Austrian Gloom Deepens Despite Record Success
By Ossian Shine
TURIN — Austria picked up their eighth gold medal of the Olympics on Tuesday marking their most successful Winter Games but were still unable to escape the gloom enshrouding them over an ongoing doping saga.
Austria’s Felix Gottwald, already a gold and silver medallist here, won his second gold in the day’s Nordic combined event, lifting his nation to second in the overall standings.
Neighboring Germany lead the standings with eight golds, seven silvers and five bronze medals — two more silver and bronze than Austria.
Germany had earlier won their eighth gold, re-establishing themselves as the dominant power in men’s biathlon with victory in the men’s 4 x 7.5-km relay.
Taking the lead after the third of eight visits to the shooting range, the German team of Ricco Gross, Michael Roesch, Sven Fischer and Michael Greis stayed comfortably in front to finish 20.9 seconds ahead of silver medallists Russia.
“It was a fantastic team performance,” coach Frank Ulrich said after watching Germany take the men’s relay title for the fourth time in five Games.
“It might have seemed easy but they had to fight for it and they showed great mental strength.”

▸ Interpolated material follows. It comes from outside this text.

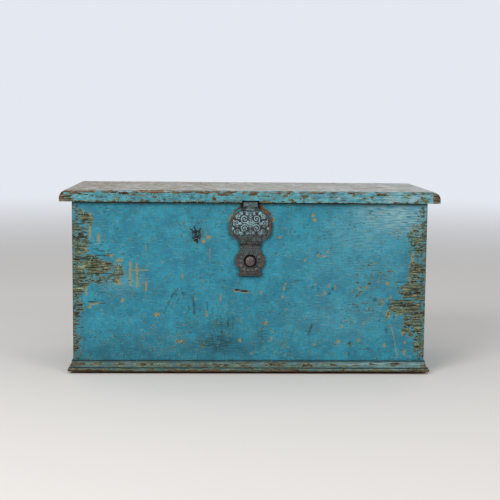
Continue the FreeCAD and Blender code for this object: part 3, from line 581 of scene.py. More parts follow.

Thoroughly depressed by the doping saga swirling around their team, Austria’s biathletes finished that race last, more than six minutes behind the Germans.
“It was very difficult for us to concentrate on the race but we did our best,” said their first athlete Daniel Mesotitsch.
“What has happened over the past few days explains our result.”
Austrian success on the slopes and the ice could not detract from the gloom.
The team faces a disciplinary investigation to probe possible doping violations — whether or not a positive dope test is found.
A Monday night police search of a former coach’s lodgings unearthed medical equipment useful in the investigation into possible doping violations, a police source told Reuters on Tuesday.
“Medical equipment was found in the house Walter Mayer was staying in and this material is considered useful in the investigation,” the source said. It will now be analyzed further.
News then came that two Austrian biathletes, who left the Olympics at the weekend, may have used illegal methods.
Markus Gandler, the Austrian federation’s biathlon and cross-country skiing sporting director, told a news conference Wolfgang Perner and Wolfgang Rottmann had told him the police confiscated something from them which “may have been illegal.”
“They were scared of Italian law and they preferred to leave because something was confiscated, only from them and not from the others, and they were worried it may been illegal,” he added.
The International Olympic Committee will probe possible doping violations by the biathlon and cross-country skiing teams.
The IOC was angered by Austria’s decision to ignore an Olympics ban imposed on Mayer and allow him come to Turin and meet athletes.
Mayer is banned from the Olympics up to and including 2010 for his part in a blood-transfusion scandal at the Salt Lake City Games in 2002, but he was spotted near the athletes and the IOC informed police.
A night-time police and IOC doping raid on the two teams’ quarters in San Sicario and Pragelato on Saturday found syringes, drugs and blood transfusion equipment. Ten of the athletes were also tested for drugs.
The Austrians claim the equipment and drugs were used for legitimate hemoglobin testing.
Perner and Rottmann could be suspended from the next Olympics because they left after the raids without telling anyone. The Austrians are also investigating why coach Emil Hoch returned to Austria without “signing out” correctly.
According to its anti-doping rules the IOC could sanction the Austrians even if none of their athletes tests positive, if there is an attempted use or possession of prohibited substances or methods.
“Yes, the IOC could still take sanctions,” IOC spokeswoman Giselle Davies told reporters. “A disciplinary commission will be set up in due course, it will deal with the wider issues.
“There are issues outside the anti-doping procedures.”
Mayer was until Saturday an official coach for the Austrian team and appeared on a team postcard issued for the Olympics. He had not been accredited for the Games, however.
On Monday, he was admitted to an Austrian psychiatric hospital after his arrest on Sunday for fleeing Austrian police.
In competition, Chad Hedrick missed out on 1,500 speedskating gold. Instead it went to Enrico Fabris of Italy.
Hedrick was beaten into bronze by compatriot Shani Davis who last week won the 1,000, leaving Texan Hedrick in sixth place.
Hedrick, who hoped to win five gold medals, has so far only won one gold.